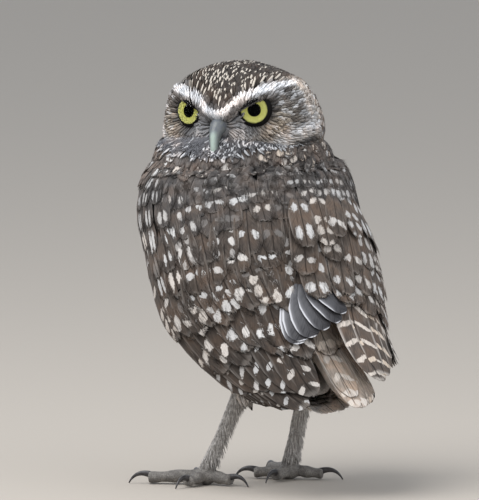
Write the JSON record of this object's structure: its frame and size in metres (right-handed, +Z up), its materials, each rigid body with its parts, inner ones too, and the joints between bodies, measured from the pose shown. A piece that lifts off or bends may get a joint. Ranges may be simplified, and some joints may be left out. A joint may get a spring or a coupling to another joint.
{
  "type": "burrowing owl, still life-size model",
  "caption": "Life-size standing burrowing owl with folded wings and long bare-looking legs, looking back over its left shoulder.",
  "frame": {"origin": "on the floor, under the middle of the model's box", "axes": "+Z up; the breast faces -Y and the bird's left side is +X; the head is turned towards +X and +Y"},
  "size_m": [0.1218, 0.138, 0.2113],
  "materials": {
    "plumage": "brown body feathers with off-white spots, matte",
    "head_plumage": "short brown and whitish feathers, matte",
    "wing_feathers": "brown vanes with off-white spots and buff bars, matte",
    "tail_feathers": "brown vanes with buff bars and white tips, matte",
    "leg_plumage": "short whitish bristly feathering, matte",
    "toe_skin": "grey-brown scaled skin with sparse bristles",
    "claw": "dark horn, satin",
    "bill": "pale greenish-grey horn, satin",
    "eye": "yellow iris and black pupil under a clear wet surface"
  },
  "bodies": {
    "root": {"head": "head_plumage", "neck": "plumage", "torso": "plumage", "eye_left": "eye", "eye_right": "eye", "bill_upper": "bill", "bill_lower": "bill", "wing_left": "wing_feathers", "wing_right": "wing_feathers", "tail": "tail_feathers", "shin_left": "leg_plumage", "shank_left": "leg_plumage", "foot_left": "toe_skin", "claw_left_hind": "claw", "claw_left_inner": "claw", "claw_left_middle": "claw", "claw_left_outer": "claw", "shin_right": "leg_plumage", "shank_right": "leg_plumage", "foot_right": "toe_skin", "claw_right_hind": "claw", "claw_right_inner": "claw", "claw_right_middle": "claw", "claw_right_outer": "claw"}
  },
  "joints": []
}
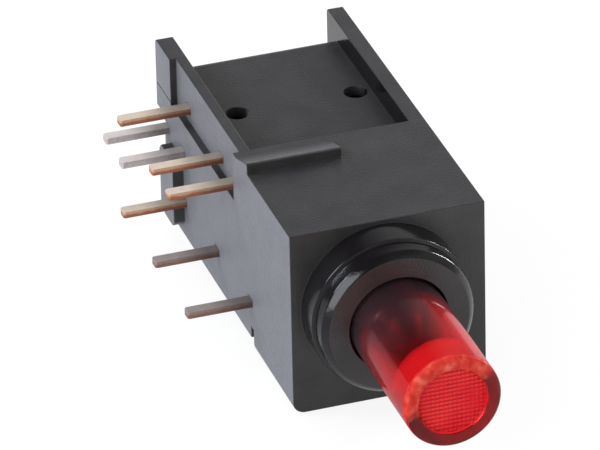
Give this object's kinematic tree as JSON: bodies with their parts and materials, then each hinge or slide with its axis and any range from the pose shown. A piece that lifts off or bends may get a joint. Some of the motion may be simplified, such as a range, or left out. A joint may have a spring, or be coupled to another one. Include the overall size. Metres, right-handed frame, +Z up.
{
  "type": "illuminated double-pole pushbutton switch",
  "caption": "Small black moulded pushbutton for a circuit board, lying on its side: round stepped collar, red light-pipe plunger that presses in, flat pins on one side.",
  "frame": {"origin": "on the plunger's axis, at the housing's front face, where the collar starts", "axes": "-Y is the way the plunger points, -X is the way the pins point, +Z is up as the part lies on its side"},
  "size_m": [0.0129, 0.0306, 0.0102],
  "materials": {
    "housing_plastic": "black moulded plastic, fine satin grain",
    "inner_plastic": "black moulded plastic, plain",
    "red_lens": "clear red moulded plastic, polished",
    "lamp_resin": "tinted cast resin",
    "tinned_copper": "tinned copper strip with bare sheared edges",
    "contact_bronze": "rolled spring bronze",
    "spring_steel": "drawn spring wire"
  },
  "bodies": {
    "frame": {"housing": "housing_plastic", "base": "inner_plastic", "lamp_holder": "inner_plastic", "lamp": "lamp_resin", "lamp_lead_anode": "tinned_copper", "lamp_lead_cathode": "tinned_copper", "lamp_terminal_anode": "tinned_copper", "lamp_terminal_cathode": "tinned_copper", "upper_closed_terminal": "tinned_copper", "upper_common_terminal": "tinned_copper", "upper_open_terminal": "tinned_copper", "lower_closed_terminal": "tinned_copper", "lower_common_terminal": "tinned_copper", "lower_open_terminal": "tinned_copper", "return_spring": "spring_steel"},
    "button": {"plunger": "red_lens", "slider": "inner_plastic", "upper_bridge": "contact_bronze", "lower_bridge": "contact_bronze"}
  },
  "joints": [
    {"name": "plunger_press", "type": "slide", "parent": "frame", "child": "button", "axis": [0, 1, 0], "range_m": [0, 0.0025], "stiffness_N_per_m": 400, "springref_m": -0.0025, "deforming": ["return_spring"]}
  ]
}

━━━━

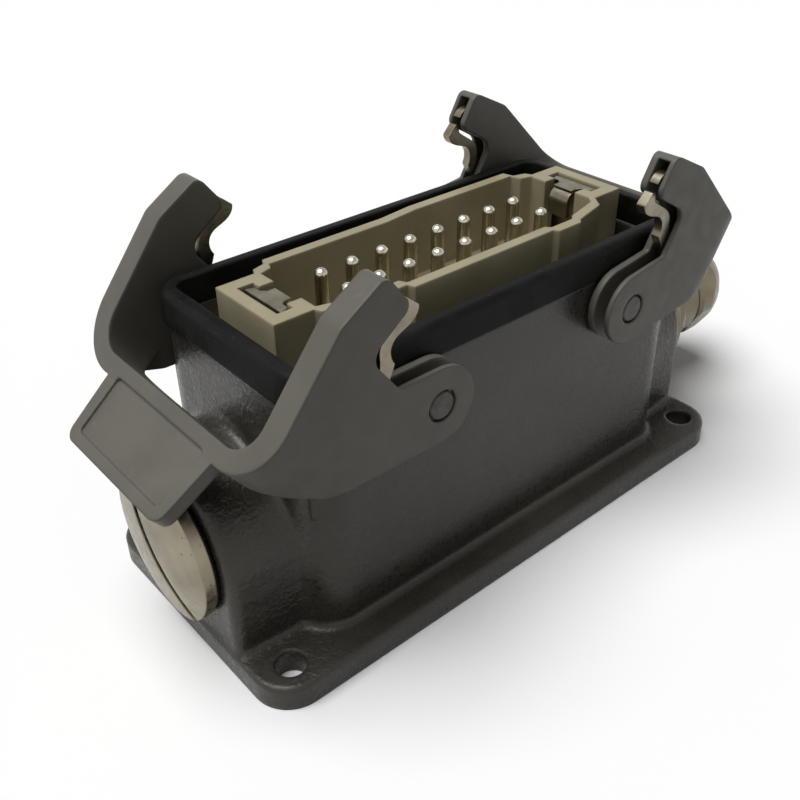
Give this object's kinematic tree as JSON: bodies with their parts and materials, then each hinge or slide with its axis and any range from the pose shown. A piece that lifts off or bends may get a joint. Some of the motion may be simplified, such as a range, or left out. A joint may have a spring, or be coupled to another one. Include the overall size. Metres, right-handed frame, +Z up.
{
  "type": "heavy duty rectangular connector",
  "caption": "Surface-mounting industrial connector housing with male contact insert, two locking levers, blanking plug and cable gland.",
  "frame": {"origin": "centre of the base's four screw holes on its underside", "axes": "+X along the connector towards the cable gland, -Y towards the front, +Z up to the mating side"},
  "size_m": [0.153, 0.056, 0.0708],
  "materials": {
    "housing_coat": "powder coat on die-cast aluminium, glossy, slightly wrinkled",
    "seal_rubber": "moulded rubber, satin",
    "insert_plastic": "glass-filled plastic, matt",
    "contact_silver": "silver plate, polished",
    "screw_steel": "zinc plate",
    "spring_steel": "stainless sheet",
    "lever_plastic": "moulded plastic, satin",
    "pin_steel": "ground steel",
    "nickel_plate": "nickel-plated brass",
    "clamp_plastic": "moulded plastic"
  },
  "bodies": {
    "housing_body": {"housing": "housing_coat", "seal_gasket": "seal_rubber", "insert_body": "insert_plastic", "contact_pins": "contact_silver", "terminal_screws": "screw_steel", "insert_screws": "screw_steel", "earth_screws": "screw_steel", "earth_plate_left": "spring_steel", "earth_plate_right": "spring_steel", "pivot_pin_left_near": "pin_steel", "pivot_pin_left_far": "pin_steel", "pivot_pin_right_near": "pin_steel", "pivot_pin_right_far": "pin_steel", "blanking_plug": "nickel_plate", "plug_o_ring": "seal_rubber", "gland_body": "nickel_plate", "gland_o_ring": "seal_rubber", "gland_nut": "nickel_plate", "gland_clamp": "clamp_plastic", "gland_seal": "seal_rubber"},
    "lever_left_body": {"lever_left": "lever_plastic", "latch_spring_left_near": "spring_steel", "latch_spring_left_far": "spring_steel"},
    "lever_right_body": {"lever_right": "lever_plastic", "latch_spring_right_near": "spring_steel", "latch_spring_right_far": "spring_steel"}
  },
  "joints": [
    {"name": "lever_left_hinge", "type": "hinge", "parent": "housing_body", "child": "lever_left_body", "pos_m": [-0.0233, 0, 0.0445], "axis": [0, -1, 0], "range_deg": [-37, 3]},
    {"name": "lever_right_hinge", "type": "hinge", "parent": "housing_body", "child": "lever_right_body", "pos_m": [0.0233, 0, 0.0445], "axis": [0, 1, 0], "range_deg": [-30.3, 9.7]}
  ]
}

━━━━

What count of lines in the listing contain the word "that"? Reply with the number only.

• Finished task
4